That brings us back to the initial question: why is this broken?

It's not working. That's a fact. And it seems broken for quite a while now. From outside we can't figure out, what broke. It needs someone to check the logs, eventually debug a bit more, to figure out the culprit. With only the code and possibly even if taking the effort to set up a demo based on this repo, we probably won't figure out.

What I can see is, that this count fetch happens once a day for all projects in one loop. And that seems questionable to me - given the raising number of projects.

That there are "only" 2974 project release nodes does not mean, only 2974 requests will be made to the GH API. There are several fetch jobs and even one job can cause several requests to GH API, if there are many releases (pages). Note also that it seems that, additionally to download counts, there are jobs to fetch commits from core and pulls from CiviCRM (possibly more?).

Here the fetch happens (via cron, all at once): https://github.com/backdrop-ops/backdropcms.org/blob/62994720640f1da760fb23dc1380e776a69a525a/www/modules/custom/borg_project_metrics/borg_project_metrics.module#L119

This is the actual fetch: https://github.com/backdrop-ops/backdropcms.org/blob/62994720640f1da760fb23dc1380e776a69a525a/www/modules/custom/borg_project_metrics/borg_project_metrics.module#L43

argiepiano commented 1 day ago

I feel the culprit is a timeout - but as @indigoxela, it's hard to tell unless someone can install a local version using the current database and config.

bugfolder commented 1 day ago

I've started putting together instructions for setting up a local instance with the current (sanitized) db and config. Should have something in the next few days, will ping here when it's in place.

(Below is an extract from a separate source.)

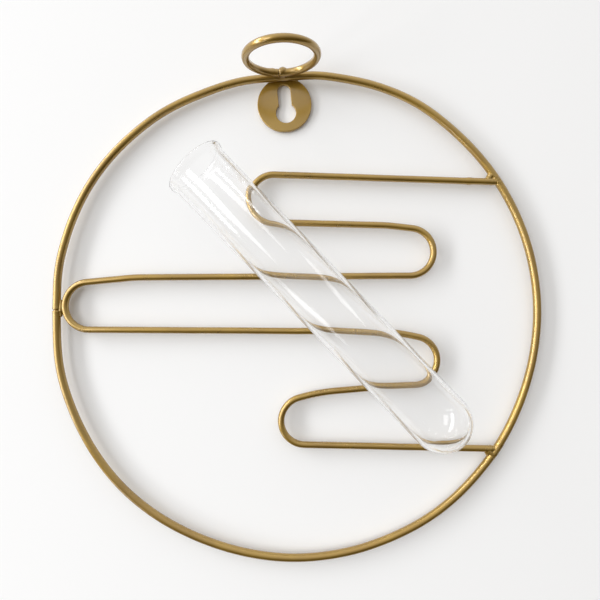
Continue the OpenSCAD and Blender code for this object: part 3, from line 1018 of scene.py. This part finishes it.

argiepiano commented 1 day ago

I'm thinking that testing that this is a timeout or memory issue will be tricky locally, as this may be dependent on server settings. I know so little about Apache and servers - do they typically create some sort of error log when a process times out or runs out of memory? If so, has anyone checked the logs for b-org?

jenlampton commented 22 hours ago

Timeout and memory issues are in PHP, which has good logging. There are a bunch of PHP errors in the logs on the live site (which should be addressed), but nothing about timeout or memory limits. :/

The PHP configurations can be seen at https://backdropcms.org/admin/reports/status/php (if you have access) but we should really add a .ddev/config file into the core repo so that anyone working on the site can get a local setup identical to the live server.